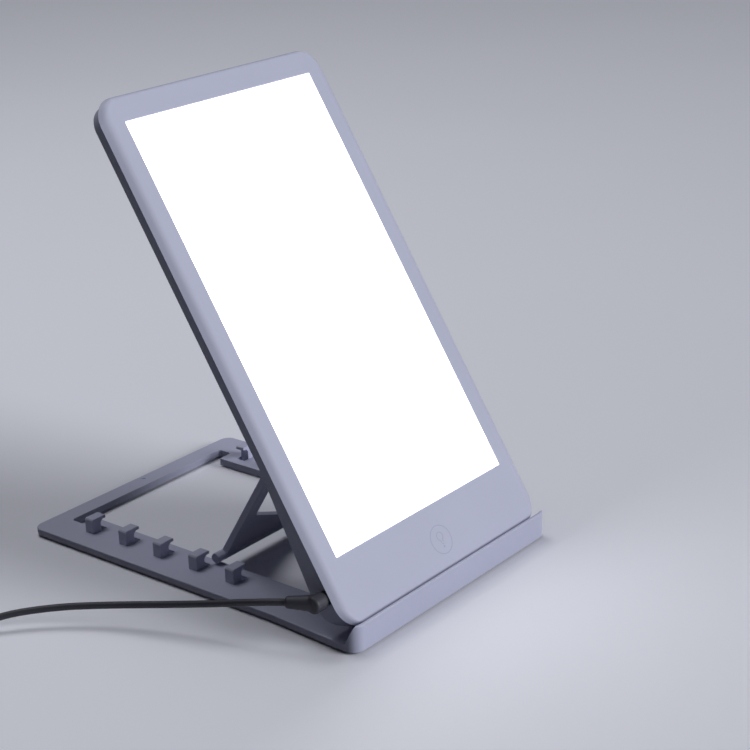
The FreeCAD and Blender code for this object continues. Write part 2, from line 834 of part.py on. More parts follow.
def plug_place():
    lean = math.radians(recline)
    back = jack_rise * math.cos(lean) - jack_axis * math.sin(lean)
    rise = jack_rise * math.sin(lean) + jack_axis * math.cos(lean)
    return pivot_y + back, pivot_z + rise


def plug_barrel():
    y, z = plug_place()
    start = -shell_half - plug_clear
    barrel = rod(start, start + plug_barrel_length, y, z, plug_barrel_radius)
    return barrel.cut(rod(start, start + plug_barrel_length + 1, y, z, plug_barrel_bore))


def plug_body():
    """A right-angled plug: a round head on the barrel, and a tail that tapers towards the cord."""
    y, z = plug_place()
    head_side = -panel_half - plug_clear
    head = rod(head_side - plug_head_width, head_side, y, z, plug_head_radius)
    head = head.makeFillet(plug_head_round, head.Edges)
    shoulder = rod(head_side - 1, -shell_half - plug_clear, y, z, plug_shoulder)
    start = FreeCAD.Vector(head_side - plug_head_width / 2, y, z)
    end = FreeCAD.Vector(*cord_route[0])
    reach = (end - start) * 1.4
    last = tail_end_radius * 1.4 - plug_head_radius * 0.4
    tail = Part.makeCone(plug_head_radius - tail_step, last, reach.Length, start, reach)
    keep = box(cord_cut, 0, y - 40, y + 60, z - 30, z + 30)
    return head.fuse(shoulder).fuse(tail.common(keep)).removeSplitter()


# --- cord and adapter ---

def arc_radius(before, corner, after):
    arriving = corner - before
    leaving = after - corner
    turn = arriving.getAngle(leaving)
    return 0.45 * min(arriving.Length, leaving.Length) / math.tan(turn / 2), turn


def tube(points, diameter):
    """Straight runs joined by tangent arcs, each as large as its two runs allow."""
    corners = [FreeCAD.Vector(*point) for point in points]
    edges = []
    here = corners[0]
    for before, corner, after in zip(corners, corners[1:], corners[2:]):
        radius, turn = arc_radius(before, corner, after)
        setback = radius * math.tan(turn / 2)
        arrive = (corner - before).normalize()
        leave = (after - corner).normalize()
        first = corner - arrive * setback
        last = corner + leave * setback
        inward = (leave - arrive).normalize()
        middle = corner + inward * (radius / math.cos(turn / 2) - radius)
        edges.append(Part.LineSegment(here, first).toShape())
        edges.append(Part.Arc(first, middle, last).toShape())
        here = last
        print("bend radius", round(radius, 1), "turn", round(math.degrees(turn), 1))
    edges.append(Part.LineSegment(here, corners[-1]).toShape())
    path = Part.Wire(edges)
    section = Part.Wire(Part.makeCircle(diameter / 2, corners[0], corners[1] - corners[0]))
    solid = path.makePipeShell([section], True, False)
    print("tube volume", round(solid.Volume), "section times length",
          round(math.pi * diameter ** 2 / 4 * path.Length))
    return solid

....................

[Exercise task]:
All of the material must be reproduced exactly.

[Full answer]:
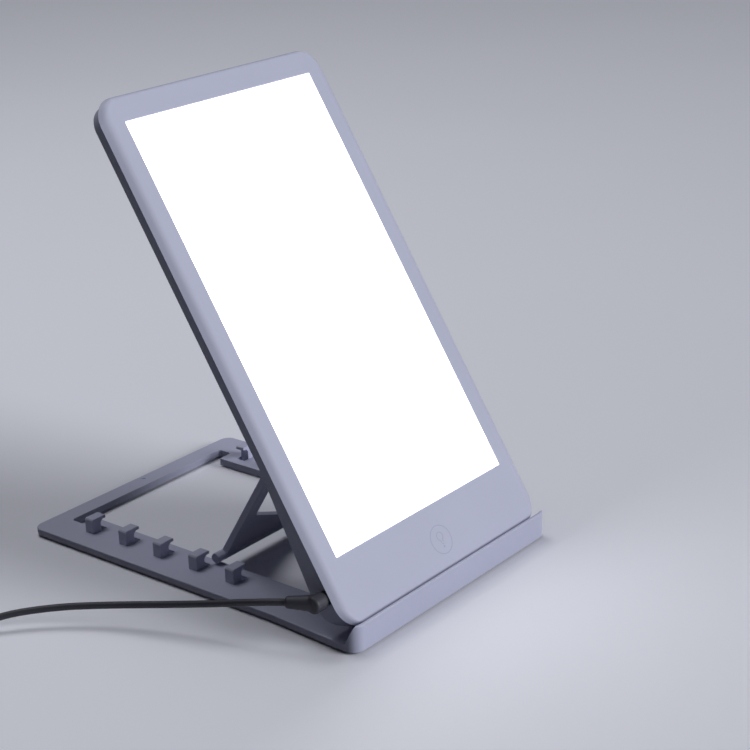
The FreeCAD and Blender code for this object continues. Write part 2, from line 834 of part.py on. More parts follow.
def plug_place():
    lean = math.radians(recline)
    back = jack_rise * math.cos(lean) - jack_axis * math.sin(lean)
    rise = jack_rise * math.sin(lean) + jack_axis * math.cos(lean)
    return pivot_y + back, pivot_z + rise


def plug_barrel():
    y, z = plug_place()
    start = -shell_half - plug_clear
    barrel = rod(start, start + plug_barrel_length, y, z, plug_barrel_radius)
    return barrel.cut(rod(start, start + plug_barrel_length + 1, y, z, plug_barrel_bore))


def plug_body():
    """A right-angled plug: a round head on the barrel, and a tail that tapers towards the cord."""
    y, z = plug_place()
    head_side = -panel_half - plug_clear
    head = rod(head_side - plug_head_width, head_side, y, z, plug_head_radius)
    head = head.makeFillet(plug_head_round, head.Edges)
    shoulder = rod(head_side - 1, -shell_half - plug_clear, y, z, plug_shoulder)
    start = FreeCAD.Vector(head_side - plug_head_width / 2, y, z)
    end = FreeCAD.Vector(*cord_route[0])
    reach = (end - start) * 1.4
    last = tail_end_radius * 1.4 - plug_head_radius * 0.4
    tail = Part.makeCone(plug_head_radius - tail_step, last, reach.Length, start, reach)
    keep = box(cord_cut, 0, y - 40, y + 60, z - 30, z + 30)
    return head.fuse(shoulder).fuse(tail.common(keep)).removeSplitter()


# --- cord and adapter ---

def arc_radius(before, corner, after):
    arriving = corner - before
    leaving = after - corner
    turn = arriving.getAngle(leaving)
    return 0.45 * min(arriving.Length, leaving.Length) / math.tan(turn / 2), turn


def tube(points, diameter):
    """Straight runs joined by tangent arcs, each as large as its two runs allow."""
    corners = [FreeCAD.Vector(*point) for point in points]
    edges = []
    here = corners[0]
    for before, corner, after in zip(corners, corners[1:], corners[2:]):
        radius, turn = arc_radius(before, corner, after)
        setback = radius * math.tan(turn / 2)
        arrive = (corner - before).normalize()
        leave = (after - corner).normalize()
        first = corner - arrive * setback
        last = corner + leave * setback
        inward = (leave - arrive).normalize()
        middle = corner + inward * (radius / math.cos(turn / 2) - radius)
        edges.append(Part.LineSegment(here, first).toShape())
        edges.append(Part.Arc(first, middle, last).toShape())
        here = last
        print("bend radius", round(radius, 1), "turn", round(math.degrees(turn), 1))
    edges.append(Part.LineSegment(here, corners[-1]).toShape())
    path = Part.Wire(edges)
    section = Part.Wire(Part.makeCircle(diameter / 2, corners[0], corners[1] - corners[0]))
    solid = path.makePipeShell([section], True, False)
    print("tube volume", round(solid.Volume), "section times length",
          round(math.pi * diameter ** 2 / 4 * path.Length))
    return solid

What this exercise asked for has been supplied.